DLQ Configuration Best Practices:
# Terraform example
resource "aws_sqs_queue" "lambda_dlq" {
name = "${var.function_name}-dlq"
message_retention_seconds = 1209600 # 14 days
visibility_timeout_seconds = 300
}
Set maximum retry attempts to 2-3 for most use cases. Higher retry counts increase costs without improving success rates for persistent failures. Transient errors typically resolve within the first few attempts.
Implement DLQ monitoring through CloudWatch alarms. Messages appearing in dead letter queues indicate systemic issues requiring immediate attention. Create alerts when DLQ depth exceeds zero, triggering investigation workflows.
Process DLQ messages during maintenance windows using dedicated functions with higher memory allocations. These processing functions can implement enhanced logging, alternative processing paths, or manual intervention triggers for complex failure scenarios.
Regular DLQ cleanup prevents storage costs from accumulating. Archive messages older than 30 days to S3 for compliance requirements while removing them from active queues. Automated cleanup functions running weekly maintain optimal queue sizes and costs.
Following consistent naming conventions and organizing your Lambda functions properly sets the foundation for everything else. When your functions are well-named and structured, debugging becomes easier, team collaboration improves, and scaling your application feels natural rather than overwhelming. The performance optimizations, security measures, and cost management strategies we covered work best when built on top of this solid organizational foundation.

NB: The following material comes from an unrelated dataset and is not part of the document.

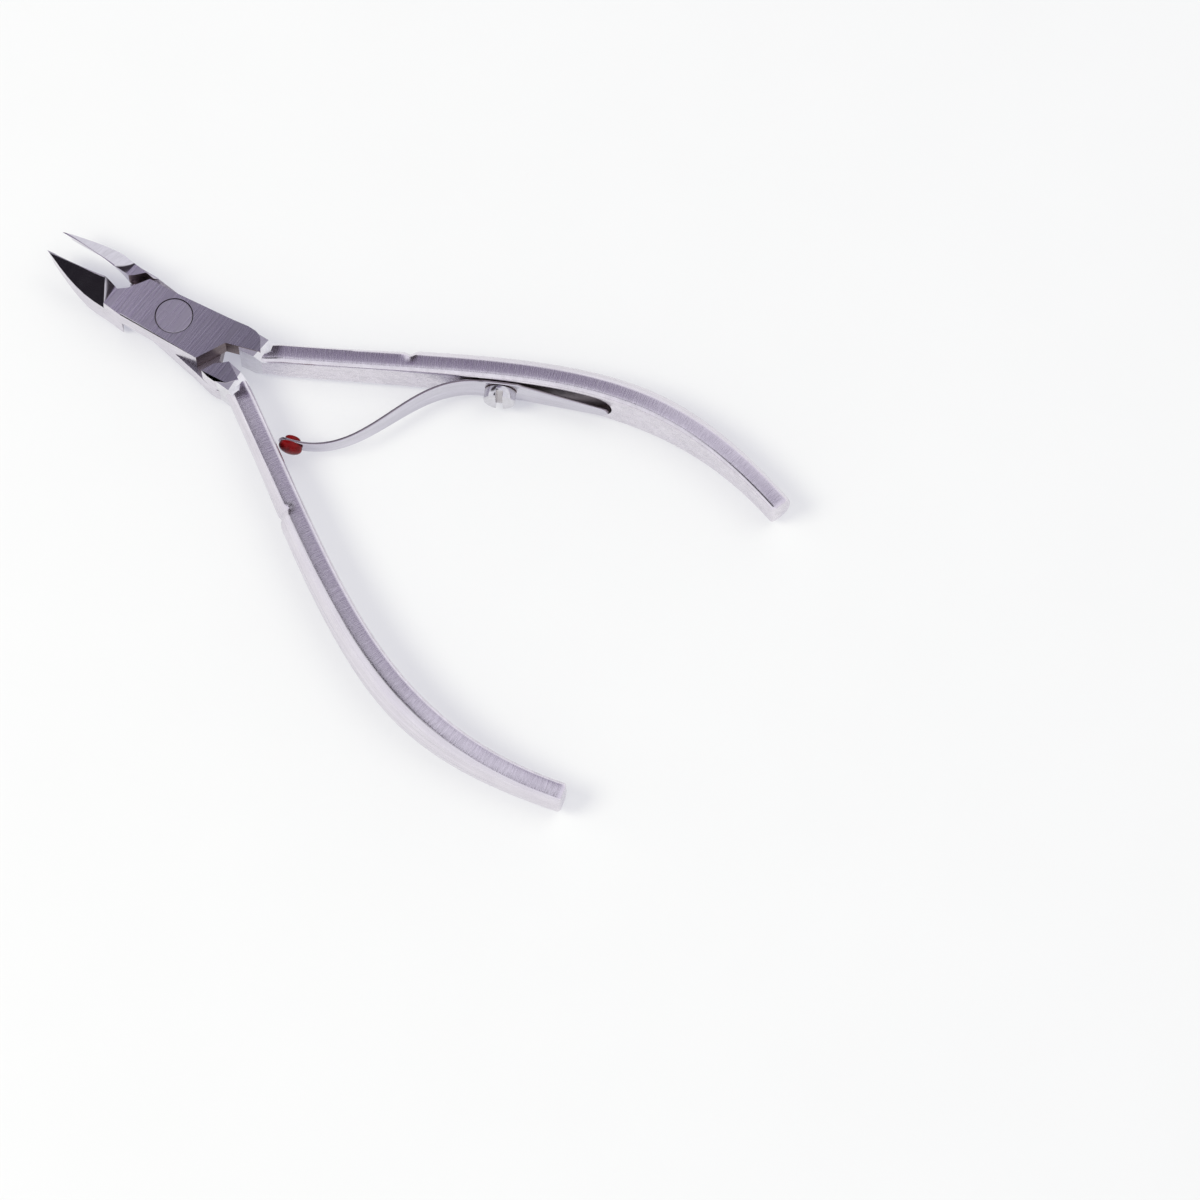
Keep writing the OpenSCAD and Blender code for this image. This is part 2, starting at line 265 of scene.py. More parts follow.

Start with the naming standards and architecture patterns first – these decisions are harder to change later when you have dozens or hundreds of functions running. Then layer in the performance tweaks, security controls, and cost monitoring as your application grows. Your future self and your teammates will thank you for taking the time to build things right from the beginning, and your AWS bills will stay manageable even as your serverless footprint expands.